LIKE A BULLET my cat, Floppy, darts out of the tack room and runs off! OMG. She must have gotten into the trailer tack room when I was grooming Gwen – and I didn’t notice.
Holy Crap! If she gets away, I will never find her on these 500 acres!
You should have seen me dive after her like a kid in a sheep riding race! I’d come up with a patch of hair but no cat… then I’d see her running towards a tree, get scared, hesitate, look back and I’d pounce on her again, only to have her dash between my arms.
Meanwhile, the CeCe is still chatting with me, loudly so I can hear, totally unaware, as she rides in the arena.
I’m waiting for some dog or coyote to come up and snatch Floppy right in front of my eyes…
Me: “Floppy, ho!”
I crouched really low when I saw her hesitate again. I knew she was scared but I also knew that she wanted to explore. This was a kitty in a dilemma.
She saw me on the ground and started towards me.
I bit my tongue to keep myself from flinching or jumping up too soon.
When Floppy got really close, asking for reassurance from me, I GRABBED HER.
Of course, she acted like a wild cat, which is silly for her since she has no wildcat in her – we named her “Floppy” because she is so floppy in your arms or on the ground…

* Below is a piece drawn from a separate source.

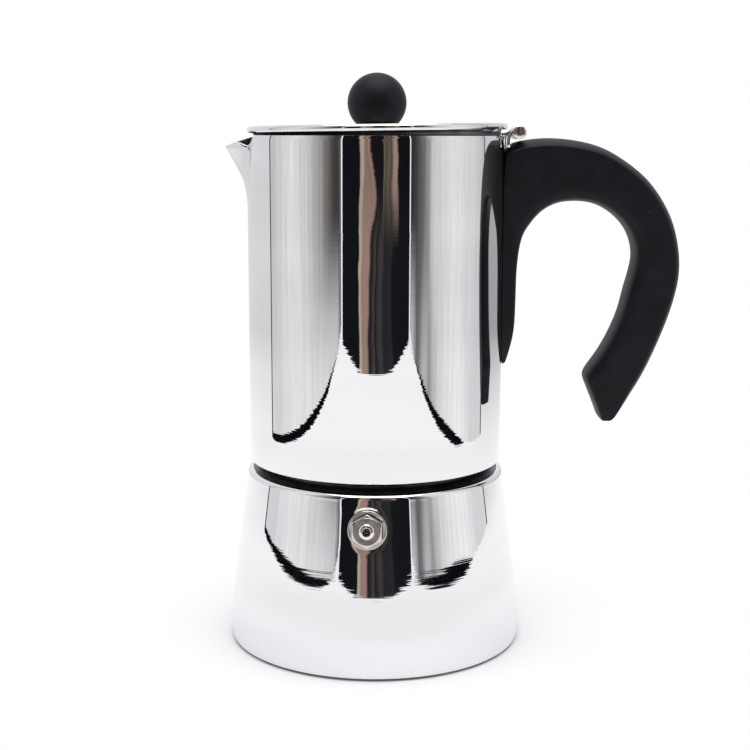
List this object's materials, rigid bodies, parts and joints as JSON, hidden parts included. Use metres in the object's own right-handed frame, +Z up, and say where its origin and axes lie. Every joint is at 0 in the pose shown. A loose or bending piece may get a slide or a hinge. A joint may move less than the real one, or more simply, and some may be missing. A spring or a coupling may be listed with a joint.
{
  "type": "moka pot",
  "caption": "Stovetop moka pot with a conical boiler, a screw-on cylindrical collector with a V spout, a hinged lid with a ball knob and an open curved handle.",
  "frame": {"origin": "centre of the base disc's underside, on the surface the pot stands on", "axes": "+Z up along the pot's axis, +X towards the handle, -X towards the spout, -Y the side with the safety valve"},
  "size_m": [0.1528, 0.1006, 0.1921],
  "materials": {
    "polished_steel": "mirror-polished stainless steel",
    "brushed_base": "brushed stainless steel",
    "turned_steel": "turned stainless steel",
    "inner_steel": "satin stainless steel",
    "spring_steel": "drawn spring wire",
    "silicone": "moulded translucent silicone",
    "black_plastic": "fine-grained moulded phenolic",
    "brass": "turned brass"
  },
  "bodies": {
    "boiler": {"base_disc": "brushed_base", "boiler_shell": "polished_steel", "neck_ring": "turned_steel", "valve_boss": "turned_steel", "valve_body": "turned_steel", "valve_nut": "turned_steel", "valve_spring": "spring_steel", "valve_retainer": "turned_steel"},
    "valve_pin": {"valve_plunger": "turned_steel"},
    "funnel": {"funnel": "inner_steel", "funnel_filter": "inner_steel"},
    "seal": {"gasket": "silicone", "filter_plate": "inner_steel"},
    "collector": {"collector_shell": "polished_steel", "spout": "polished_steel", "collector_floor": "inner_steel", "thread_ring": "turned_steel", "riser_tube": "inner_steel", "riser_cap": "inner_steel", "handle_bracket": "inner_steel", "handle": "black_plastic", "handle_screw": "turned_steel", "hinge_bracket": "polished_steel", "hinge_pin": "turned_steel"},
    "lid": {"lid": "polished_steel", "lid_strap": "polished_steel", "knob": "black_plastic", "knob_insert": "brass", "knob_screw": "turned_steel"}
  },
  "joints": [
    {"name": "collector_rise", "type": "slide", "parent": "boiler", "child": "seal", "axis": [0, 0, 1], "range_m": [0, 0.00801]},
    {"name": "collector_turn", "type": "hinge", "parent": "seal", "child": "collector", "pos_m": [0, 0, 0.0627], "axis": [0, 0, 1], "range_deg": [0, 720]},
    {"name": "funnel_lift", "type": "slide", "parent": "boiler", "child": "funnel", "axis": [0, 0, 1], "range_m": [0, 0.00801]},
    {"name": "lid_hinge", "type": "hinge", "parent": "collector", "child": "lid", "pos_m": [0.047, 0, 0.17275], "axis": [0, 1, 0], "range_deg": [0, 105]},
    {"name": "valve_lift", "type": "slide", "parent": "boiler", "child": "valve_pin", "axis": [-0.0518, -0.9889, 0.1389], "range_m": [0, 0.001], "stiffness_N_per_m": 800, "springref_m": -0.002, "deforming": ["valve_spring"]}
  ],
  "couplings": [
    {"joint": "collector_rise", "follows": "collector_turn", "m_per_rad": 0.00063662},
    {"joint": "funnel_lift", "follows": "collector_turn", "m_per_rad": 0.00063662}
  ]
}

I quickly thought of my options – could I still ride? Where could I put her? In the nanoseconds that I had to decide (as she is squirming in my arms and scratching my arms), I realized that the only safe place was my trailer tack room… however, if I put her back in my trailer tack room, I wouldn’t be able to open the trailer door again until I was home. Hence, no saddle. So, no ride.
I went back into the arena and told the CeCe the situation. She thought I was kidding. I told her that I just spent the last furious 5 minutes, cat catching.
Gwen went back into the trailer… and we drove home.
As soon as I parked in our regular trailer spot, I could hear Floppy crying in the tack room. I opened the door and LIKE A BULLET – LIKE A FRAZZLED AND VERY UPSET BULLET – she rocketed out of the tack room and was gone into the garage.
I bet she’ll never do that again. (And you can bet I’ll never close the trailer tack room door without checking for a Floppy.)